* start *
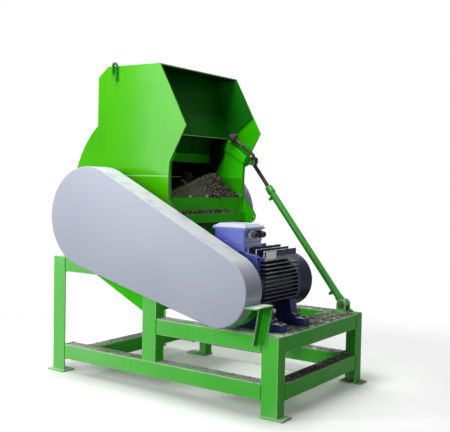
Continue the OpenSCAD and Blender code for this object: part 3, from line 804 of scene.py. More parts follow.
def grain_recipe() -> Recipe:
    """Granules strewn over the mesh's faces.

    Returns:
        The recipe. Its inputs are the Density to the square metre, the Small and the Large
        radius, the Seed, whether to Keep the mesh under the granules, and how far they Clump.
    """
    recipe = Recipe("grains")
    density, small, large, clump = map(recipe.given, ("Density", "Small", "Large", "Clump"))
    seed = recipe.given("Seed", "NodeSocketInt")
    keep = recipe.given("Keep", "NodeSocketBool")
    drift = recipe.value("ShaderNodeTexNoise", {"Scale": 16.0, "Detail": 3.0})
    gaps = 1 - (1 - drift.rise(0.42, 0.62)) * clump
    strewn = recipe.put(
        "GeometryNodeDistributePointsOnFaces",
        {"Mesh": recipe.source, "Density": gaps * density, "Seed": seed},
    )
    stone = recipe.put("GeometryNodeMeshIcoSphere", {"Radius": 1.0, "Subdivisions": 1})
    spin = recipe.put(
        "FunctionNodeRandomValue",
        {0: (0, 0, 0), 1: (6.28, 6.28, 6.28), "Seed": 3},
        {"data_type": "FLOAT_VECTOR"},
    )
    placed = recipe.copies(strewn, stone, spin, recipe.chance(small, large, seed))
    under = recipe.put(
        "GeometryNodeSwitch", {0: keep, 2: recipe.source}, {"input_type": "GEOMETRY"}
    )
    return recipe.close(recipe.joined((placed, under)))


def ring_recipe() -> Recipe:
    """Copies of one mesh round an axis along Y: Count of them round the Centre."""
    recipe = Recipe("rings")
    count = recipe.given("Count", "NodeSocketInt")
    centre = recipe.given("Centre", "NodeSocketVector")
    turn = recipe.value("GeometryNodeInputIndex") * (2 * math.pi / count)
    about = recipe.put("ShaderNodeCombineXYZ", {1: turn})
    points = recipe.put("GeometryNodePoints", {"Count": count, "Position": centre})
    return recipe.close(recipe.copies(points, recipe.source, about))


# ---- mesh code ----


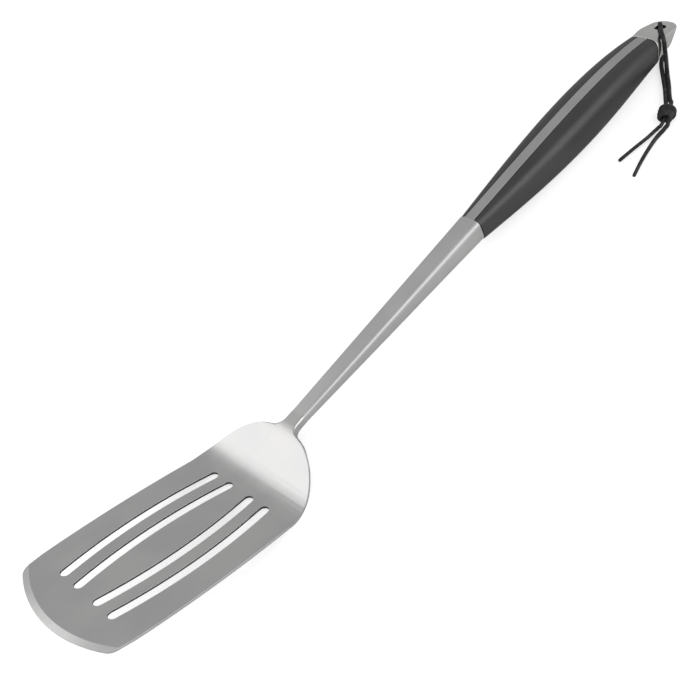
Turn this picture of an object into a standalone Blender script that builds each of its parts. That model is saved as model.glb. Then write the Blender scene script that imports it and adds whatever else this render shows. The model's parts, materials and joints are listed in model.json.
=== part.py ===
"""Grill spatula, 468 mm long: a pressed and slotted steel turner head, a forged shank whose tang runs the
whole length of the handle, a welded butt cap with a hanging hole, two black scales on blind dowels, and
a knotted leather thong. The spatula lies as it comes to rest on a table: on the heel of its head and on
the belly of its handle.

Metres, +Z up, +X towards the handle. The origin is under the middle of the steel and the scales, on the
table. The pieces are drawn in the head's own frame, with its flat top face at z = 0 and its front edge
at x = 0, and an empty tips that frame back until the handle touches the table.
"""

import math

import bmesh
import bpy
from mathutils import Vector

# Between pieces that touch
GAP = 0.0003
# Turner head
SHEET = 0.0012
HEAD_WIDTH = 0.076
HEAD_FLAT = 0.1052
SIDE_BOW = 0.0021
FRONT_RADIUS = 0.068
CORNER_RADIUS = 0.006
BEVEL_LENGTH = 0.003
EDGE_THICKNESS = 0.0005
SHOULDER_LENGTH = 0.0315
SHOULDER_SETBACK = 0.003
NECK_FILLET = 0.005
# The head's rise from its flat to the shank
BEND_RADIUS = 0.028
RISE_ANGLE = math.radians(40)
RISE_RUN = 0.0107
CREST_RADIUS = 0.025
ROOT_RUN = 0.0047
THICKENING_START = 0.67
# Slots
SLOT_WIDTH = 0.0048
SLOT_LENGTH = 0.0878
SLOT_FRONT = 0.0197
SLOT_BOW = 0.0033
INNER_SLOT = 0.0109
OUTER_SLOT = 0.0221
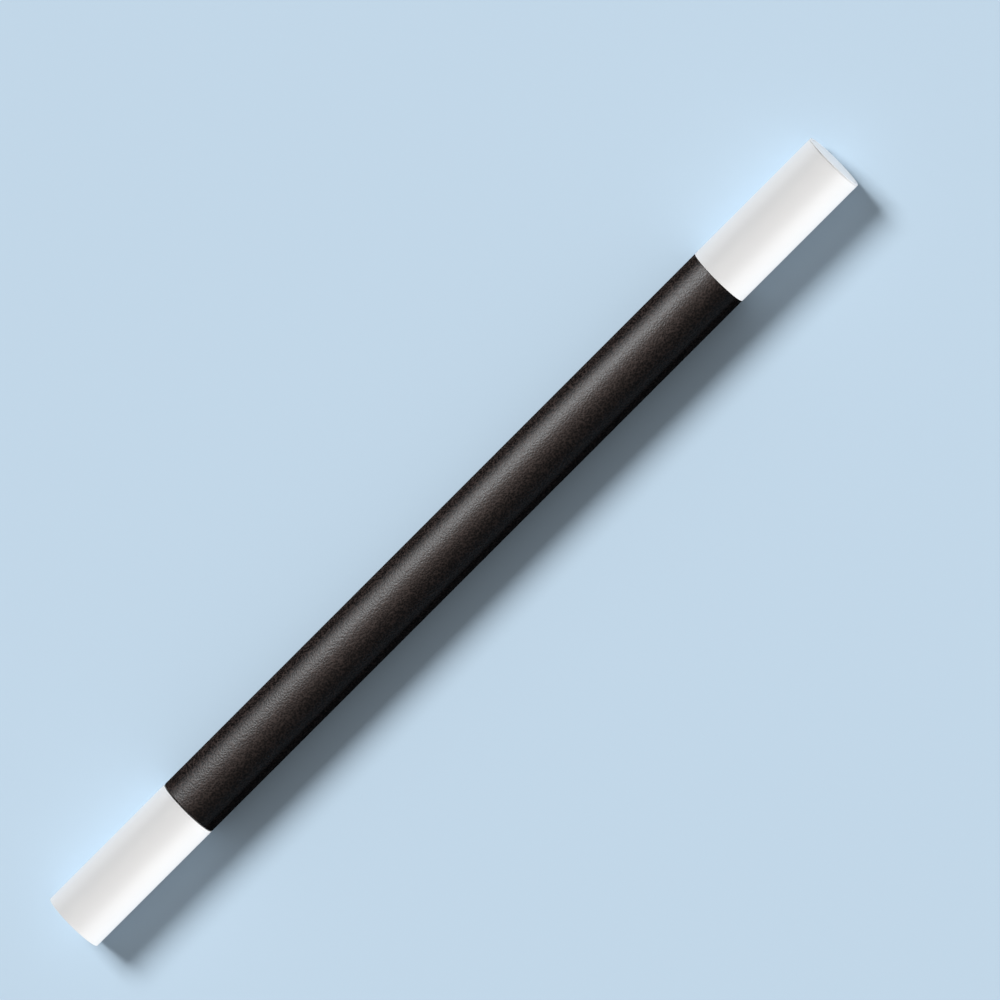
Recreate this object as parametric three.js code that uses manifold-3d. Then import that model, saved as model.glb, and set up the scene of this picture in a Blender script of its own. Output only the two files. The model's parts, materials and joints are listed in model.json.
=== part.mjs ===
* end *
Starting at the line that contains "Turn this picture" and stopping at the line that contains "the belly of its handle.", transcribe the lines exactly; both boundary lines are to be included.

Turn this picture of an object into a standalone Blender script that builds each of its parts. That model is saved as model.glb. Then write the Blender scene script that imports it and adds whatever else this render shows. The model's parts, materials and joints are listed in model.json.
=== part.py ===
"""Grill spatula, 468 mm long: a pressed and slotted steel turner head, a forged shank whose tang runs the
whole length of the handle, a welded butt cap with a hanging hole, two black scales on blind dowels, and
a knotted leather thong. The spatula lies as it comes to rest on a table: on the heel of its head and on
the belly of its handle.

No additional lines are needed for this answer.